Covered interest arbitrage moves the market toward equilibrium by narrowing the differential between the spot and forward currency rates, as investors engage in transactions that augment the demand for forward contracts and adjust forward prices to reflect differing interest rates. The correct answer is option a.

Step-by-step explanation:

The question pertains to the concept of covered interest arbitrage in the foreign exchange market. Covered interest arbitrage is a trading strategy in which an investor uses a forward contract to hedge against exchange rate risk. The investor borrows in one currency, converts the funds into another currency, and invests in interest-bearing instruments. In anticipation of future exchange rate changes, the same investor sells the invested amount in the forward market.

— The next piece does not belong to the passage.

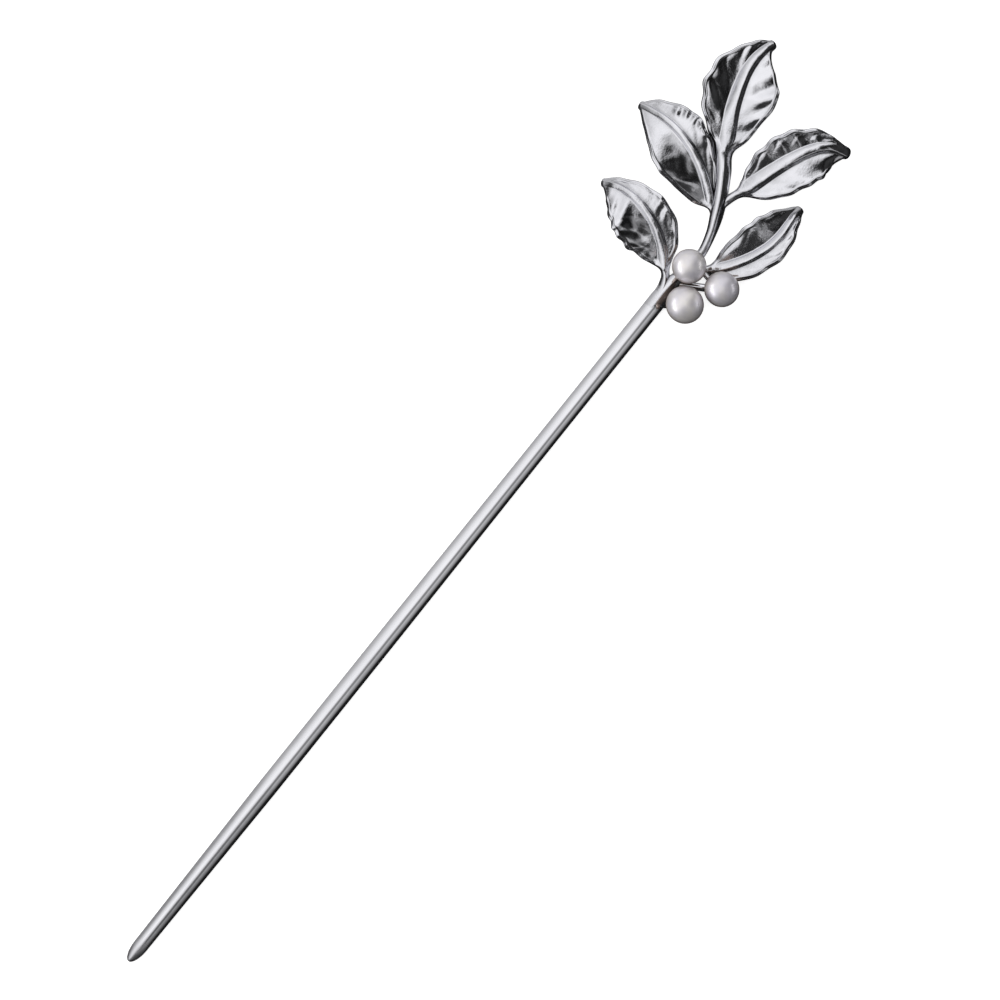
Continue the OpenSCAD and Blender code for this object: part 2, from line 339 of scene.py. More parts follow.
LOWER_LEFT = (
    (-3.0, 0.2, 1.5, 0.90, 0.80),
    (-1.0, 0.3, 1.5, 1.05, 0.85),
    (0.8, 0.8, 1.6, 0.90, 0.80),
    (2.4, 2.1, 1.7, 0.75, 0.75),
    (3.9, 3.7, 1.9, 3.25, 1.90),
    (5.3, 5.3, 2.4, 5.00, 2.90),
    (6.6, 7.6, 3.0, 5.60, 3.45),
    (7.5, 10.1, 3.3, 5.85, 3.25),
    (7.9, 12.5, 3.1, 5.30, 2.60),
    (7.8, 14.8, 2.5, 4.30, 1.75),
    (7.4, 16.4, 1.8, 2.70, 1.15),
    (6.9, 17.5, 1.1, 0.65, 0.65),
)
UPPER_RIGHT = (
    (12.6, 0.9, 1.8, 0.60, 0.60),
    (14.8, 1.4, 1.9, 0.65, 0.70),
    (16.4, 1.3, 1.9, 0.65, 0.75),
    (18.6, 0.5, 2.0, 0.80, 0.90),
    (20.6, -0.2, 2.3, 2.15, 2.75),
    (22.8, -0.9, 2.7, 3.40, 4.05),
    (25.2, -1.7, 3.1, 4.00, 4.70),
    (27.8, -2.7, 3.1, 4.20, 4.85),
    (30.0, -3.8, 2.7, 3.55, 4.70),
    (31.7, -5.1, 2.0, 2.70, 4.20),
    (32.8, -6.7, 1.1, 1.35, 3.00),
    (33.3, -8.4, 0.4, 0.85, 0.85),
)
LOWER_RIGHT = (
    (3.6, -0.3, 1.2, 0.70, 0.70),
    (5.4, -2.0, 1.1, 0.65, 0.65),
    (6.9, -3.4, 1.1, 0.80, 0.80),
    (8.2, -4.6, 1.3, 2.40, 2.00),
    (10.2, -6.0, 1.9, 3.70, 2.90),
    (12.5, -7.2, 2.6, 4.40, 2.90),
    (14.9, -8.0, 2.9, 4.60, 2.85),
    (17.3, -8.3, 2.8, 4.30, 2.40),
    (19.5, -8.2, 2.3, 3.30, 1.70),
    (21.2, -8.1, 1.6, 1.60, 1.20),
    (22.2, -8.2, 0.9, 0.75, 0.75),
)

# %% [markdown]
# Nothing in a leaf changes with a kink, so a smooth curve through a table's rows gives a row
# anywhere between them. It passes through every row, so the sizes in the table hold, which a curve
# that only comes near its points wouldn't do.

# %% A smooth curve through a table
def smooth(a):
    """0 below 0, 1 above 1, and an even S curve between."""
    t = np.clip(a, 0.0, 1.0)
    return t * t * (3 - 2 * t)


def row_at(rows, t):
    """A table's row at a place t between its rows, on a smooth curve through all of them."""
    last = len(rows) - 1
    i = min(int(t), last - 1)
    f = t - i
    p0, p1, p2, p3 = (np.array(rows[k]) for k in (max(i - 1, 0), i, i + 1, min(i + 2, last)))
    return (2 * p1 + (p2 - p0) * f + (2 * p0 - 5 * p1 + 4 * p2 - p3) * f ** 2
            + (3 * p1 - p0 - 3 * p2 + p3) * f ** 3) / 2


# %% [markdown]
# A leaf's section is a shallow V: from the rim it falls to the foot of the rib, climbs over the
# round rib and rises again to the other rim. On each half the side veins are narrow grooves that
# lean towards the tip, with soft pillows between them. The pillows grow towards the rim, and they
# are what breaks the mirror into light and dark streaks. Just inside the rim a thin raised line
# follows it. The rim is a rounded edge, and it swells out a little at each pillow, which gives the
# outline its scallops.

# %% The shape of half a blade
RIM_T = 0.5                               # mm, thickness of the blade at its rim
GROOVE_SOFT = 0.03                        # 0 for a sharp groove between pillows, more for a soft one
PILLOW_MEAN = 0.65                        # how much of a pillow lies below the plain blade
VEIN_LEAN = 1.5                           # how far a groove leans forward up to the rim, in waves
RIM_DROP, RIM_TURN = 0.25, 6              # share of the rise that the rim turns down again, and how late
LIP_IN, LIP_W, LIP_H = 0.27, 0.15, 0.13   # mm, raised line: how far inside the rim, half width, height
LIP_START = 0.25                          # share of the blade's length over which the line rises
LEAST_REACH = 0.02                        # mm, least distance from the rib's foot to the rim
# Places across a half, from the rim (1) to the rib (0), closer together near the rim
HALF = np.concatenate([np.linspace(1.0, 0.84, 11), np.linspace(0.82, 0.0, 20)])
EDGE = np.radians(np.linspace(90, -90, 9))[1:-1]    # the rounded edge, from above to below


def pillow(leaf, side, u, along):
    """Height from about -0.5 to 0.4 of the pillows between the side veins, at u across the half."""
    waves = leaf["waves"][side]
    phase = math.pi * (waves * along + leaf["shift"][side] - VEIN_LEAN * u)
    return np.sqrt(np.sin(phase) ** 2 + GROOVE_SOFT) - PILLOW_MEAN


def scallop(leaf, side, along):
    """How far the rim swells, from -0.5 to 0.5, in step with the pillows."""
    return -0.5 * math.cos(2 * math.pi * (leaf["waves"][side] * along + leaf["shift"][side] - VEIN_LEAN))


def half_height(leaf, side, run, u, along):
    """Height of a half blade above the rib's foot, u from the rib (0) to the rim (1)."""
    plain = run * u * (1 + RIM_DROP - RIM_DROP * u ** RIM_TURN)
    return plain + leaf["depth"][side] * math.sin(math.pi * along) * u * pillow(leaf, side, u, along)


def half_blade(leaf, side, width, rib_w, body_t, along, grow):
    """Distances from the rib's middle, heights and thicknesses of a half, from the rim to the rib."""
    edge_t = min(RIM_T, body_t)
    width = width * (1 + leaf["scallop"][side] * grow * scallop(leaf, side, along))
    reach = max(width - rib_w - edge_t / 2, LEAST_REACH)
    run = math.tan(math.radians(leaf["slope"][side])) * (width - rib_w) * grow
    height = half_height(leaf, side, run, HALF, along)
    from_lip = (1 - HALF) * reach - LIP_IN
    height += LIP_H * grow * smooth(along / LIP_START) * np.exp(-(from_lip / LIP_W) ** 2)
    return rib_w + reach * HALF, height, body_t + (edge_t - body_t) * HALF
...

When an investor undertakes covered interest arbitrage, they purchase a currency on the spot market and sell it in the forward market if the forward rate is attractive. This action serves to narrow the differential between the spot and forward rates, hence pushing the market toward equilibrium. The rationale behind this is that as more investors engage in this strategy, the demand for the forward contracts of the currency will increase, which eventually adjusts the forward price to reflect the difference in interest rates between the two countries.

Therefore, the correct answer to the question "Covered interest arbitrage moves the market ________ equilibrium because ________" is Option A: toward; purchasing a currency on the spot market and selling in the forward market narrows the differential between the two.